Effects of Embryonic Thermal Manipulation on Body Performance and Cecum Microbiome in Broiler Chickens Following a Post-Hatch Lipopolysaccharide Challenge

Abstract

Thermal manipulation (TM) during embryogenesis has emerged as a promising strategy to enhance post-hatch performance and improve resilience to environmental and bacterial stress, which offers a potential alternative to reduce the reliance on antibiotic growth promoters (AGPs) in broiler production. This study investigated TM’s ability to modulate broilers’ cecal microbiota and enhance resilience to lipopolysaccharide (LPS)-induced stress.
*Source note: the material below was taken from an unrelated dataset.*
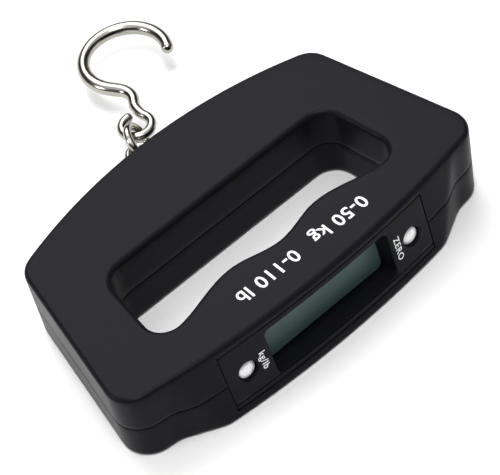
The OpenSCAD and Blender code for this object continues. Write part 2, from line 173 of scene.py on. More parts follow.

Eggs in the control group (CON) were incubated at 37.8 °C and 56% relative humidity (RH), while TM eggs were exposed to 39 °C and 65% RH for 18 h daily from embryonic days 10–18. Post-hatch, the LPS subgroups (LPS-CON, LPS-TM) received intraperitoneal LPS injections, and body weight (BW) and temperature (BT) were monitored. Cecal samples were collected for microbiome sequencing. Alpha diversity showed no differences (p > 0.05), but beta diversity revealed differences between groups (PERMANOVA, p < 0.05). Firmicutes and Bacteroidota dominated the microbiota at the phylum level. Oscillospirales were enriched in the TM groups (p < 0.001) and Lactobacillales were increased in the LPS-CON group (p < 0.019). LPS reduced BT in the CON group (p < 0.01), but LPS-TM birds bypassed hypothermia. LPS significantly reduced BW (p < 0.001), while TM had no significant effect. These findings demonstrate TM’s enduring influence on gut microbiota and stress resilience, highlighting its potential to reduce antibiotic reliance and mitigate antimicrobial resistance (AMR) in poultry production.